**PROVIDED DATA:**
^^^^^^^^

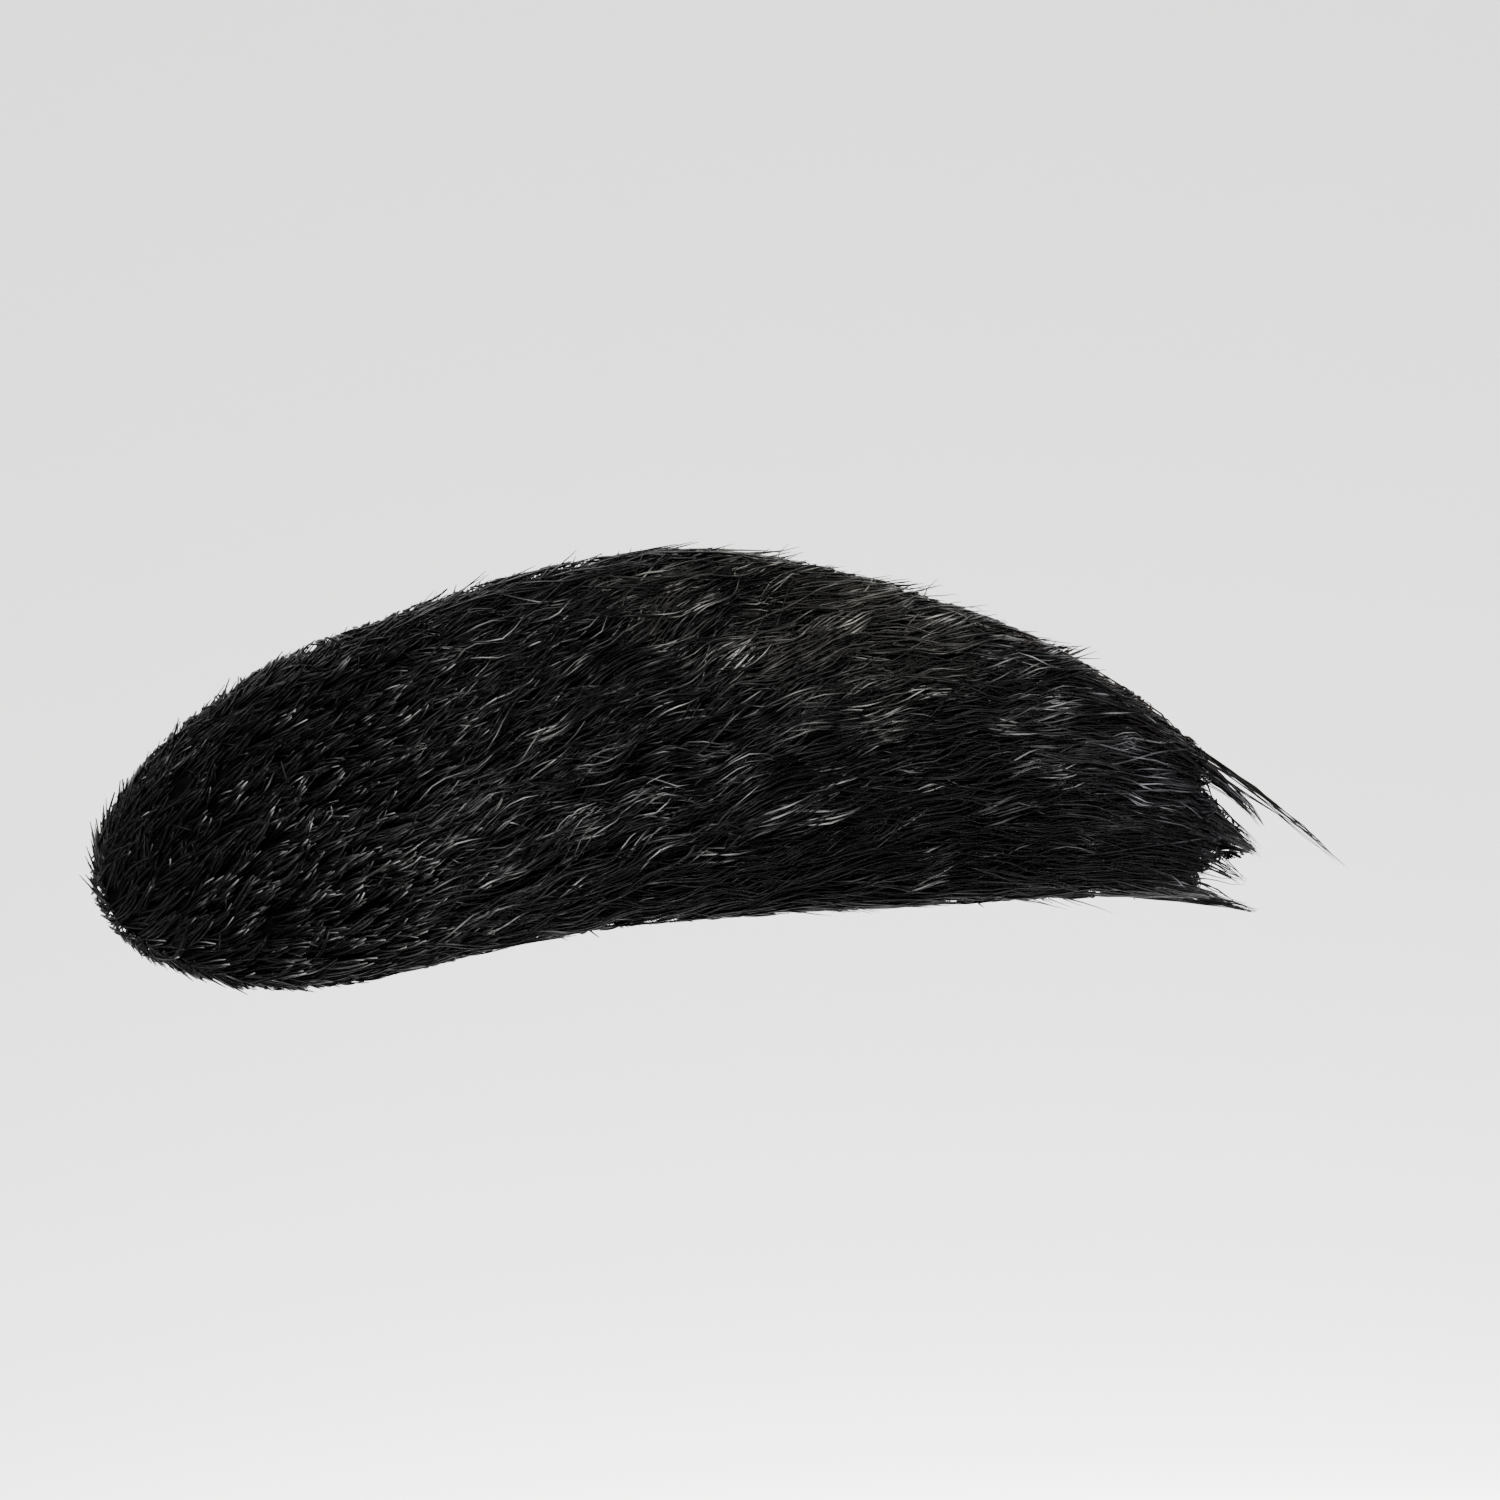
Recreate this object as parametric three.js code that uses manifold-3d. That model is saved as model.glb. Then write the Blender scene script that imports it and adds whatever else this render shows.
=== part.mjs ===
// A stick-on costume eyebrow for the left side, in the curved shape that it takes when it is worn. It is a
// fabric backing cut to shape, a die-cut sheet of double-sided adhesive behind it, and a deep pile of hair
// in front, combed in overlapping locks from its round inner end to its pointed outer tip.
//
// Millimetres. The eyebrow is stuck to a curved surface, the seat, and the origin is the point of the seat
// behind the eyebrow's middle. +X runs towards the outer tip, -Y is the way the hair faces, and +Z is up.
// A place on the eyebrow is told in three numbers: how far along it lies (0 at the inner end, 1 at the outer
// tip), how far across (-1 at the lower edge, 1 at the upper edge), and its height above the seat.
import * as THREE from "three";
import { mergeVertices } from "three/addons/utils/BufferGeometryUtils.js";
import Module from "manifold-3d";

const wasm = await Module();
wasm.setup();

// The outline, laid flat
const browLength = 64.7;
const browHeight = 18.8;

// The seat: its radius seen from above, and its radius from bottom to top
const seatRadius = 92;
const seatRidgeRadius = 60;

// The layers, from the seat outwards
const adhesiveThickness = 0.6;
const backingThickness = 1.0;
const pileHeight = 3.9;
const pieceGap = 0.3;

// How far each layer stops short of the layer in front of it
const hairOverhang = 1.3;
const adhesiveInset = 1.4;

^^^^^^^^

**STATED EXERCISE:**
Write the material out again in its entirety, exactly as shown.

**REPLY:**
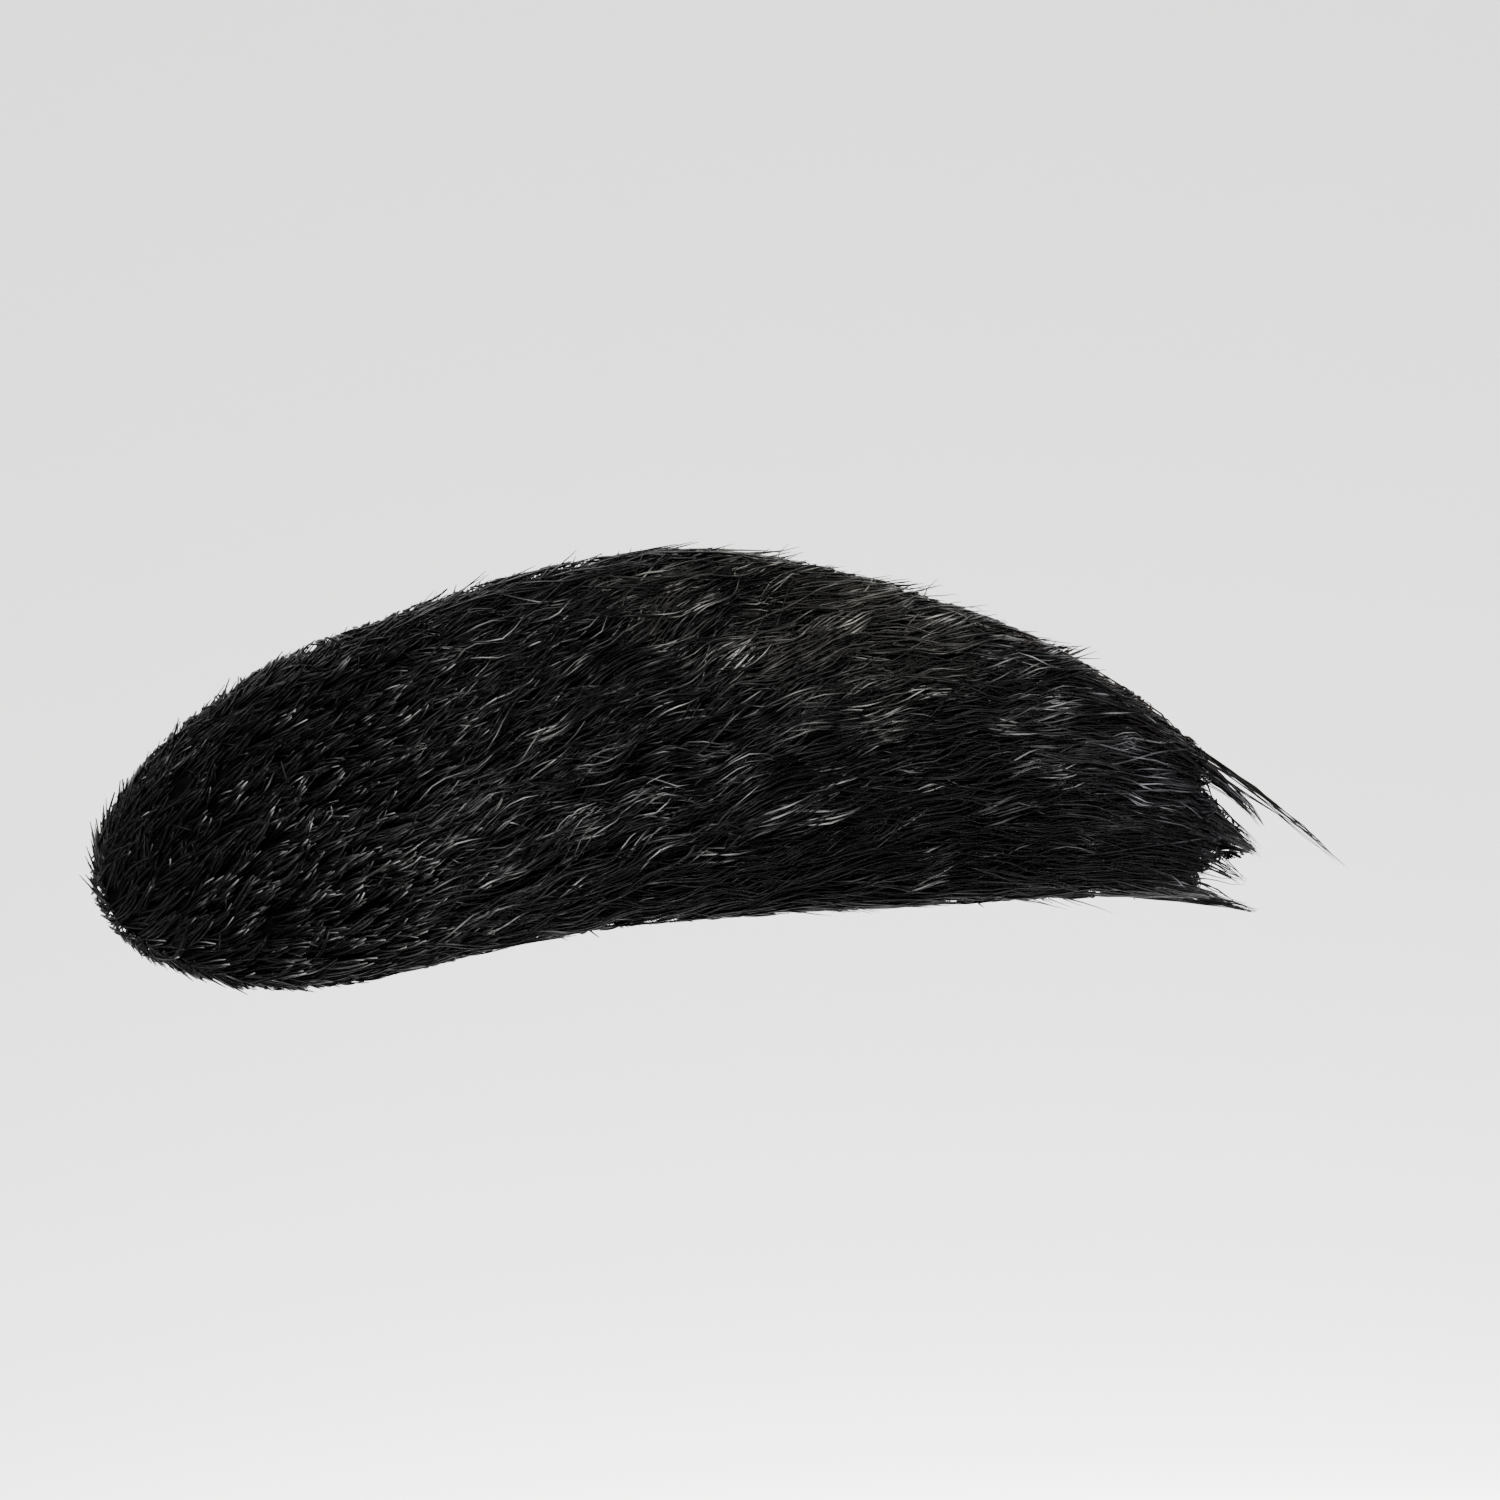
Recreate this object as parametric three.js code that uses manifold-3d. That model is saved as model.glb. Then write the Blender scene script that imports it and adds whatever else this render shows.
=== part.mjs ===
// A stick-on costume eyebrow for the left side, in the curved shape that it takes when it is worn. It is a
// fabric backing cut to shape, a die-cut sheet of double-sided adhesive behind it, and a deep pile of hair
// in front, combed in overlapping locks from its round inner end to its pointed outer tip.
//
// Millimetres. The eyebrow is stuck to a curved surface, the seat, and the origin is the point of the seat
// behind the eyebrow's middle. +X runs towards the outer tip, -Y is the way the hair faces, and +Z is up.
// A place on the eyebrow is told in three numbers: how far along it lies (0 at the inner end, 1 at the outer
// tip), how far across (-1 at the lower edge, 1 at the upper edge), and its height above the seat.
import * as THREE from "three";
import { mergeVertices } from "three/addons/utils/BufferGeometryUtils.js";
import Module from "manifold-3d";

const wasm = await Module();
wasm.setup();

// The outline, laid flat
const browLength = 64.7;
const browHeight = 18.8;

// The seat: its radius seen from above, and its radius from bottom to top
const seatRadius = 92;
const seatRidgeRadius = 60;

// The layers, from the seat outwards
const adhesiveThickness = 0.6;
const backingThickness = 1.0;
const pileHeight = 3.9;
const pieceGap = 0.3;

// How far each layer stops short of the layer in front of it
const hairOverhang = 1.3;
const adhesiveInset = 1.4;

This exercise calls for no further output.